Directed by William Lau and written by Keith Wagner, who also provided its story and screenplay, the film is the 9th in the list of CGI-animated films and the 12 animated film overall based on the Monster High doll franchise by Mattel. The soundtrack charted on Billboard's US Kid Albums and US Soundtracks.

==Plot==
Cleo de Nile's father Ramses invites his daughters to attend a fancy gala in Boo York featuring the showing of the Comet Crystal and heralding the arrival of a comet from outer space. Cleo invites her boyfriend Deuce and classmates Frankie, Clawdeen, Draculaura, Operetta, and Catty Noir, the last of whom has been struggling to come up with a new original song. They meet aspiring performer Luna Mothews, robotic DJ Elle Eedee, and ballerina Mouscedes King. They also bump into Toralei, who was invited by Cleo's sister Nefera. Ramses and Nefera conspire to take over Boo York by trying to set up Cleo with the gala patron Amuncommon Ptolemy's son Seth, where, if Cleo and Seth make a promise under the comet's power, the promise cannot be unbroken.

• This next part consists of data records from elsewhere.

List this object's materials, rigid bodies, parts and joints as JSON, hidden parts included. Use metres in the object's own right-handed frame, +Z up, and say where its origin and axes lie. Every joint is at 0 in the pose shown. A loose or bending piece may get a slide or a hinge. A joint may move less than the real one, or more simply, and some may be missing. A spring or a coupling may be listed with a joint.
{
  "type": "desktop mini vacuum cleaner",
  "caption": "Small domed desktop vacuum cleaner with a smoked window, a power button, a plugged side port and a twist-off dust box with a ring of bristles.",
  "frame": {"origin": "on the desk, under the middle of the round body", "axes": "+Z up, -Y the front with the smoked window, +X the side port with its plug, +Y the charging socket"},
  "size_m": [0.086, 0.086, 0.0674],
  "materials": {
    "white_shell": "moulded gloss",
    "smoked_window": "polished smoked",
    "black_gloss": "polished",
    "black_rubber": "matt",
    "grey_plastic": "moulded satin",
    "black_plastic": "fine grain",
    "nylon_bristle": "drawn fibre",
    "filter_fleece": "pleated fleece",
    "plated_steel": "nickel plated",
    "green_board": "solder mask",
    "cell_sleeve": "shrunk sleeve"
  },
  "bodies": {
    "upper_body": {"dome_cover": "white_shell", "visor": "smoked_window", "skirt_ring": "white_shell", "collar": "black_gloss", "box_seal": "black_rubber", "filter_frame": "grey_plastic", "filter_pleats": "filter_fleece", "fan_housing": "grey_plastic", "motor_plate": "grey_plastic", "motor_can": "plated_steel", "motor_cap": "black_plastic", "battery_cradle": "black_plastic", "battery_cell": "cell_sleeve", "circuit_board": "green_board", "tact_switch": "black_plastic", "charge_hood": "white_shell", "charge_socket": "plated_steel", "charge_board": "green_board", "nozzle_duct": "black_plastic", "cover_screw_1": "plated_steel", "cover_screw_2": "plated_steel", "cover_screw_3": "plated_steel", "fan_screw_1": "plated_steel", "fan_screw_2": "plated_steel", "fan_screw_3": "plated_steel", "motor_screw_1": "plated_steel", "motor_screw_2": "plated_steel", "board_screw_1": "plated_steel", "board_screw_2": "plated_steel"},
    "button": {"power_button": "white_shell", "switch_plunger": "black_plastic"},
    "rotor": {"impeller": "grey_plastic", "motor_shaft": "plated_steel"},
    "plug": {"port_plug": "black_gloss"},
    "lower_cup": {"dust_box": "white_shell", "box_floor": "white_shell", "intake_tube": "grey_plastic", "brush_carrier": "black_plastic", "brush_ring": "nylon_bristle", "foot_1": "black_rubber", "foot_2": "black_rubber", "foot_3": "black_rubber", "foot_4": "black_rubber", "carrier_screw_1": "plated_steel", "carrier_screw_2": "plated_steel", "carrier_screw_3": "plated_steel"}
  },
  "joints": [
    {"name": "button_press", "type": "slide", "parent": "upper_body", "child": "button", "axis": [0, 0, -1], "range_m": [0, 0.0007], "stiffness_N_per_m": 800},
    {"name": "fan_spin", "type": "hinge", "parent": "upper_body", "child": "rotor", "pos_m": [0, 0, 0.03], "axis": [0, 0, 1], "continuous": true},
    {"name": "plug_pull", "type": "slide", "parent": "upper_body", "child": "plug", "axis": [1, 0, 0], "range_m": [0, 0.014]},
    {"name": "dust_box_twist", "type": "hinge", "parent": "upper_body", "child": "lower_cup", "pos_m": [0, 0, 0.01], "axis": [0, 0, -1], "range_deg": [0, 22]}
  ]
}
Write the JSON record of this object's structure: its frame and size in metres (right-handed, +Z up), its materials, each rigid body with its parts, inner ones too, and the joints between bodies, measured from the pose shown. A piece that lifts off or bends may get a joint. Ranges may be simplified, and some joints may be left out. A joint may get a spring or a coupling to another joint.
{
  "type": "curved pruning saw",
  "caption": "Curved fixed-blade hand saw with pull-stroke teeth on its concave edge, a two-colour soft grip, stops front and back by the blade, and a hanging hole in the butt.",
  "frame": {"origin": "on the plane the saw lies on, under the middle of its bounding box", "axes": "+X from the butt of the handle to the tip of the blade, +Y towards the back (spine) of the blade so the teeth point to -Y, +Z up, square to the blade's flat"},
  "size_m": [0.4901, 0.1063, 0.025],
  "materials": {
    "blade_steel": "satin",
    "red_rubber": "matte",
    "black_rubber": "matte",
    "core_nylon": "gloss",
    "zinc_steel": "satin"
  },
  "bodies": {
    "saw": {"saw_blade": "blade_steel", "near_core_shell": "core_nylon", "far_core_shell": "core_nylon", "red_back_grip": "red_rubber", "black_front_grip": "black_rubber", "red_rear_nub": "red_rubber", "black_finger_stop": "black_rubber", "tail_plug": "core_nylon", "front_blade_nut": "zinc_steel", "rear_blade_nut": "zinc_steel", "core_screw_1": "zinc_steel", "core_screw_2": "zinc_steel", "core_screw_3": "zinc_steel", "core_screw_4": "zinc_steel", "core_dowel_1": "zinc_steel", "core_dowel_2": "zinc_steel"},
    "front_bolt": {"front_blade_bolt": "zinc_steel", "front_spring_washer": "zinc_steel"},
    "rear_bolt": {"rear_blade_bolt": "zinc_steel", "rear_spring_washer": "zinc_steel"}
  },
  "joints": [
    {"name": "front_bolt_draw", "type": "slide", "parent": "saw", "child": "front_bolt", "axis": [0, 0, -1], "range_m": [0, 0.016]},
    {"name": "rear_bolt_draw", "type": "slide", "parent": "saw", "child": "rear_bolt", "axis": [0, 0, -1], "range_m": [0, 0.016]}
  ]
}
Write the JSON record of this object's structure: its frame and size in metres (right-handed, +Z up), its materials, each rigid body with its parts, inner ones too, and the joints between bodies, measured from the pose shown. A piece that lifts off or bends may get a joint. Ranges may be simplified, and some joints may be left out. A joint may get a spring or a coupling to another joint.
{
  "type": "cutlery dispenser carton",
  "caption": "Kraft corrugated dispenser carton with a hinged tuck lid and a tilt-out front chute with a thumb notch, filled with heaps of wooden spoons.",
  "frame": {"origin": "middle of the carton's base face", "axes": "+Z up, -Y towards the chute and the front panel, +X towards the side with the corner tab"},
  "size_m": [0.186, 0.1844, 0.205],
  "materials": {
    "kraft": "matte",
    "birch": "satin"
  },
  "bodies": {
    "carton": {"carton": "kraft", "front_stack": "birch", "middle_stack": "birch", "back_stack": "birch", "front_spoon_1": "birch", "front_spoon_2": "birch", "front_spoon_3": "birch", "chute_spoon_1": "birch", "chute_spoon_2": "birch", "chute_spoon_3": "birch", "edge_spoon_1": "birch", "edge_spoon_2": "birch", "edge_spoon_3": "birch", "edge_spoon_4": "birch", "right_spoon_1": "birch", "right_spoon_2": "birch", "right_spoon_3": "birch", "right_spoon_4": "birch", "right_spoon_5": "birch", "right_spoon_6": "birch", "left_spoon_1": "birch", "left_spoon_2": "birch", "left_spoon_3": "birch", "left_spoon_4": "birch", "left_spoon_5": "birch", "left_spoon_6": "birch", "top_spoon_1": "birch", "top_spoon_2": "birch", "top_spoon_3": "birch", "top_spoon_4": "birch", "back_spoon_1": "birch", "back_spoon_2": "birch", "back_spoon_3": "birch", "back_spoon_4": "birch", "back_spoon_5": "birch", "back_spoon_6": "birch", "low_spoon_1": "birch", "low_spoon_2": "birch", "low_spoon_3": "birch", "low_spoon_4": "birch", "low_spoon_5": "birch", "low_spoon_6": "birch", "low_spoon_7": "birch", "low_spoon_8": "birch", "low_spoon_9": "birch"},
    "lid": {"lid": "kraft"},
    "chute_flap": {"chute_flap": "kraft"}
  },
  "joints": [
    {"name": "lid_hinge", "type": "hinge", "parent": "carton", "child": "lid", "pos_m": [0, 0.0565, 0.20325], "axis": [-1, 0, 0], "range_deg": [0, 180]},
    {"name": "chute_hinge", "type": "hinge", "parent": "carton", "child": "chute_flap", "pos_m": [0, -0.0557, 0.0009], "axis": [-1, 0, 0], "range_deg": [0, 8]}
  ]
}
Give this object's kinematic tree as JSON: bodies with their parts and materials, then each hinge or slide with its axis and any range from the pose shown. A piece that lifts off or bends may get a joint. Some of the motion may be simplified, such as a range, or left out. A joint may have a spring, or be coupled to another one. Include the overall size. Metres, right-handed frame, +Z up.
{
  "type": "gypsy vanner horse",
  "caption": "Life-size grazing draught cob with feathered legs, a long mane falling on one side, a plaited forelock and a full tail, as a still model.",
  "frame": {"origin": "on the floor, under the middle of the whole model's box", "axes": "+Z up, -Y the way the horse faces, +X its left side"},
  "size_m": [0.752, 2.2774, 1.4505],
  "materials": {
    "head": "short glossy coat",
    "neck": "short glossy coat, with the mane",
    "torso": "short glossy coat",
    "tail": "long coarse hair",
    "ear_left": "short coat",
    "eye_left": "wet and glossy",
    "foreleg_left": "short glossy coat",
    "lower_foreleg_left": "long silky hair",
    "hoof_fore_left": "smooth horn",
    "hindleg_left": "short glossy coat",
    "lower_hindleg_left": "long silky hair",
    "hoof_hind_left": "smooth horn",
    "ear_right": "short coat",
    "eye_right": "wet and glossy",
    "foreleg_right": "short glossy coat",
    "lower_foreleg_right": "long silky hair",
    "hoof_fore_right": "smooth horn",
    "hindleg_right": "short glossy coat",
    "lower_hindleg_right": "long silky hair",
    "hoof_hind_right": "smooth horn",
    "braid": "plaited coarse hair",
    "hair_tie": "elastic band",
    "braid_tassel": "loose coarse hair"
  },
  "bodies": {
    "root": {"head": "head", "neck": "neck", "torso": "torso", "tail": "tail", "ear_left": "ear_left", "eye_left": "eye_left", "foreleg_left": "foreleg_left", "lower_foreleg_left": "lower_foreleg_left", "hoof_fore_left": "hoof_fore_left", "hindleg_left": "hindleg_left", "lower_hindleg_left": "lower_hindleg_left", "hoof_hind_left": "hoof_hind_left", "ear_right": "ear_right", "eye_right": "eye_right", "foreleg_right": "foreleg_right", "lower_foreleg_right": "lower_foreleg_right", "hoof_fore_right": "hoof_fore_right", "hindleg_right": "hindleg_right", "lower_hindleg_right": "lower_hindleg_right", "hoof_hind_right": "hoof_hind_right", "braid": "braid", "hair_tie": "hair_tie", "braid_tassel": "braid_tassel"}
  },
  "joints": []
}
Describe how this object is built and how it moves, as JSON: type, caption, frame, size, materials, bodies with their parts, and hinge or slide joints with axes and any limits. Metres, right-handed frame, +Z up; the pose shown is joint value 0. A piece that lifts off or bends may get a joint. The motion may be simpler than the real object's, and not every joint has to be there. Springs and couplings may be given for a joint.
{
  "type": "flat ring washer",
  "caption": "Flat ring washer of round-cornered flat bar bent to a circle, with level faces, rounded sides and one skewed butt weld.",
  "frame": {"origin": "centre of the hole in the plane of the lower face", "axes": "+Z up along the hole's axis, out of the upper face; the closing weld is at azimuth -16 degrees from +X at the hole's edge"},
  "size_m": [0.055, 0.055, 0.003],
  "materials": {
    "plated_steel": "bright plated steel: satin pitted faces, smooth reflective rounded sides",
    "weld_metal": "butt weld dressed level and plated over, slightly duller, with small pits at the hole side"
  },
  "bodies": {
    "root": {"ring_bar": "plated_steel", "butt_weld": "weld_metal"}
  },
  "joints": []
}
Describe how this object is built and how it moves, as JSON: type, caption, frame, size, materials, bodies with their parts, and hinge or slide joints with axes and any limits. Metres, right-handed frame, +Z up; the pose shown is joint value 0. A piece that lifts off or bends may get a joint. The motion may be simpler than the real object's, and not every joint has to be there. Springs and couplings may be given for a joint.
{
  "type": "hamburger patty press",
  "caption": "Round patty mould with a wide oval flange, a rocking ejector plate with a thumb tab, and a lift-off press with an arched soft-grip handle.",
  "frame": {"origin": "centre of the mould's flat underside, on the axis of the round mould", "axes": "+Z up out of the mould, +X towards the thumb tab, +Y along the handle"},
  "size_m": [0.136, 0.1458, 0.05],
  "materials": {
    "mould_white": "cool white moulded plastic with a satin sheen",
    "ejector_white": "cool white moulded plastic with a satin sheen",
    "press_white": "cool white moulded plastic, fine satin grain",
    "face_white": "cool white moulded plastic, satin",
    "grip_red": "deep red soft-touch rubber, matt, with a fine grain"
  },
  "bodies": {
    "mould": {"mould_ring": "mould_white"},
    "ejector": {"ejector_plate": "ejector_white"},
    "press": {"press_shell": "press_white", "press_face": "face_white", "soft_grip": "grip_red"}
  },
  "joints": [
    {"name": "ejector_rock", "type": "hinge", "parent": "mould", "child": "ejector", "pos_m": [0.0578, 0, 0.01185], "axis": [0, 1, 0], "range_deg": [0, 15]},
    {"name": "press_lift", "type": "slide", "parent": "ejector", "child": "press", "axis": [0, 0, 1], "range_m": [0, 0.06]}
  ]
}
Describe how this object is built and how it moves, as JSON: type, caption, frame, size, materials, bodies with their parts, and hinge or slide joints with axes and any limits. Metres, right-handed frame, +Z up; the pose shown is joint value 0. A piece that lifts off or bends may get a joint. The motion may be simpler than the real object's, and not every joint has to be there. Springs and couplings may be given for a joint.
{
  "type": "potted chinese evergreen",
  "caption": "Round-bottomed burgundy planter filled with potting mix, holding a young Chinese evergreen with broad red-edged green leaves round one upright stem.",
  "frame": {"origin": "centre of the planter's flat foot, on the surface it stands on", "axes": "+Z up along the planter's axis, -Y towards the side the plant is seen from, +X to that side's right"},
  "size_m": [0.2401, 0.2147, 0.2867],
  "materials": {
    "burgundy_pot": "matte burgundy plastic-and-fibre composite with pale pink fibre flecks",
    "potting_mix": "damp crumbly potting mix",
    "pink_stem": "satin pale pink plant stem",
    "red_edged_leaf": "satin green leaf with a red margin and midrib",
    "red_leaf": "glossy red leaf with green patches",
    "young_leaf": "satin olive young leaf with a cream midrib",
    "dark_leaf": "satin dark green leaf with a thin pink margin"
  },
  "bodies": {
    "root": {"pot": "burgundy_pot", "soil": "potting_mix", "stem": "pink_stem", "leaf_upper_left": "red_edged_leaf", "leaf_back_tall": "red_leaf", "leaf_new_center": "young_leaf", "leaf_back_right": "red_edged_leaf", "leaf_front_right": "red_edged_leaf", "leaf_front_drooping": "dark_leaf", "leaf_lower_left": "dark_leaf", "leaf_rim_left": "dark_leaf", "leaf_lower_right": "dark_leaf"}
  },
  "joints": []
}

Meanwhile, back at Monster High, Ghoulia discovers the comet seems to be on a collision course to Earth, and tries to stop it before it blows up the entire world.

== Voice cast ==
Cast listing from closing credits:
- Karen Strassman as Catty Noir
- Celeste Henderson as Cleo de Nile, Clawdeen Wolf
- Wendee Lee as Nefera de Nile
- T. J. Smith as Pharaoh and Seth Ptolemy
- America Young as Toralei Stripe
- Rachel Staman as Mouscedes King
- Laura Bailey as Elle Eedee, Head Mistress Bloodgood, Lagoona Blue
- Lauren Weisman as Luna Mothews
- Erin Fitzgerald as Astranova, Abbey Bominable, Slug Monster, Raven Queen
- Kate Higgins as Frankie Stein
- Cindy Robinson as Operetta, Mrs. Ptolemy
- Sue Swan as Draculaura
- Audu Paden as Ghoulia Yelps, Ramses de Nile, Mr. Hack, Manny Taur, Narrator, Neckbet the Waiter
- Cameron Clarke as Heath Burns, Mr. Rotter, Crazy Deady
- Evan Smith as Deuce Gorgon, Two Headed Agent
- Jonquil Goode as Twyla Boogeyman, Apple White
- Todd Haberkorn as Skeletal Mummy

==Soundtrack==

===Track listing===

| No. | Title | Length |
|---|---|---|
| 1. | "Love Is Like a Storm Tonight" (featuring Catty Noir) | 3:15 |
| 2. | "Search Inside" (featuring Catty Noir) | 3:36 |
| 3. | "Fright Lights, Big City" | 2:03 |
| 4. | "Empire" (featuring Nefera de Nile & Ramses de Nile) | 2:56 |
| 5. | "It Can't Be Over" (featuring Cleo de Nile & Deuce Gorgon) | 3:22 |
| 6. | "Boo York, Boo York" (featuring Pharaoh & Catty Noir) | 2:42 |
| 7. | "Steal the Show" (featuring Toralei Stripe, Luna Mothews & Catty Noir) | 3:41 |
| 8. | "Shooting Stars" (featuring Astranova, Pharaoh & Catty Noir) | 3:22 |
| 9. | "We Are Monster High" | 2:20 |
| 10. | "Monster High Fright Song" | 2:49 |
| Total length: |  | 28:06 |

===Charts===

| Chart (2015) | Peak position |
|---|---|
| US Kid Albums (Billboard) | 5 |
| US Soundtracks (Billboard) | 12 |

==Merchandise==
Several doll lines were developed from Boo York, Boo York: City Ghouls, City Schemes, Gala Ghoulfriends, Frightseers, Comet-Crossed Couple, and Out-of-Tombers.

Author Perdita Finn released a junior novel for the book (ISBN 9780316301190) which was published by Little, Brown Books for Young Readers in 2015, a Passport to Reading book titled Catty Finds Her Voice and a kids book called Welcome to Boo York.